About 15 years ago I was going out with a girl who worked at a graphic design agency. I attended one of her work do’s and the company director came up to me and said: are you a creative too? I wanted to punch him in the head because I found the word ‘creative’ patronising. At the time I was working across hostels in Leeds so my day was a mixture of mundane paperwork and trying not to get attacked. Staying alive was the most creative thing I could do, something Thomas Hobbes would approve of . But I guess I also felt intimidated. Yes, I was writing that novel in my spare time and I’d had a few stories published. But there was no point mentioning any of this to this suited director. It felt like blagging. Besides, he was just making polite conversation until someone more worthwhile came along.
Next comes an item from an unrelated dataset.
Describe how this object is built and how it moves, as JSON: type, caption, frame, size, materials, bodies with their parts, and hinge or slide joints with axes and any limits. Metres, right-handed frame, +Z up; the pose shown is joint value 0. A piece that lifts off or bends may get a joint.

I mention this as I was recently approached by Norman Jackson to contribute to Creative Academic Magazine. He’d attended a talk I gave at a MESLIG: Digital Narratives Conference (8 Jan 2016) and wanted to feature me in their April issue (CAM 4) to coincide with World Creativity and Innovation Week (April 15 – 21) So I wrote a 2,500 word article on the creative drive behind Dawn of the Unread which you’ll be able to read in a week or so.

I’m no longer inhibited by the word creative any more, though I still find it slightly pretentious. In fact, one of my part time jobs is as a Creative Industries tutor at an International College. So I’ve even got ‘Creative’ in a job title! But I guess it serves its purpose in defining a particular way of working or perhaps more accurately, being. Who’s being pretentious now…Ahem.

For the last decade I’ve been interviewing authors and asking them where they got the idea for their books from. Most just shrug their shoulders and say ‘dunno’. I did the same when Norman asked me to strip back the processes of my work and try to nail down the when, where, what and how.

Dawn of the Unread was born out of absolute anger at the appalling literacy levels in the UK and the way that working class kids are left to rot. It was born out of the frustration of watching libraries and bookshops close down. It was born out of living in the Midlands, that squeezed middle of land in the heart of the country that constantly gets forgotten in the news, and trying to raise the profile of Nottingham, the factory city that is my home. But it was also born out of an obsessive desire to fill my life with an endless array of problems that bring an unbelievable pleasure when solved. Problems evoke questions and these are usually answered with more questions, and so the process goes on and on.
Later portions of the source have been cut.